Trade unions regret the withdrawal of the employer organisations but say their exit from the social agreement is unjustified; the unions argue that the social agreement has not been violated since it deliberately does not mention the minimum wage or how it will be regulated. Trade unions decided to take this step in order to legally redress the unequal treatment of the most vulnerable workers. For the first time in 20 years, workers on the minimum wage will be now be paid a supplement for night, Sunday and holiday work.

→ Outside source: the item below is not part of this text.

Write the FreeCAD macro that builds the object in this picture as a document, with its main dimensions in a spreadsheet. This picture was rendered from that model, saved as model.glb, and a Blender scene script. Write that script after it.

The ZSSS emphasised that the employers’ withdrawal from the social agreement means that jointly agreed commitments on tax issues are no longer valid. Trade unions will now increase their efforts to raise taxation on capital and cut tax for workers. KSS Pergam pointed out that the social agreement presents an important basis for achieving consensus on the adoption of measures in key areas and topics discussed among social partners.

Commentary

Slovenia has a long history of successful social partnership, so it is probable that this development is not the end of social dialogue. However, the level of social dialogue will probably diminish at national as well as sectoral level. It will be much more difficult to reach consensus on legislative changes or other labour issues among the social partners, since the employers have lost trust in the government and trade unions. According to the Minister of Labour, Family, Social Affairs and Equal Opportunities, all three sides carry the same responsibility for the collapse of the social agreement. The consequences of this decreased social dialogue will soon be seen.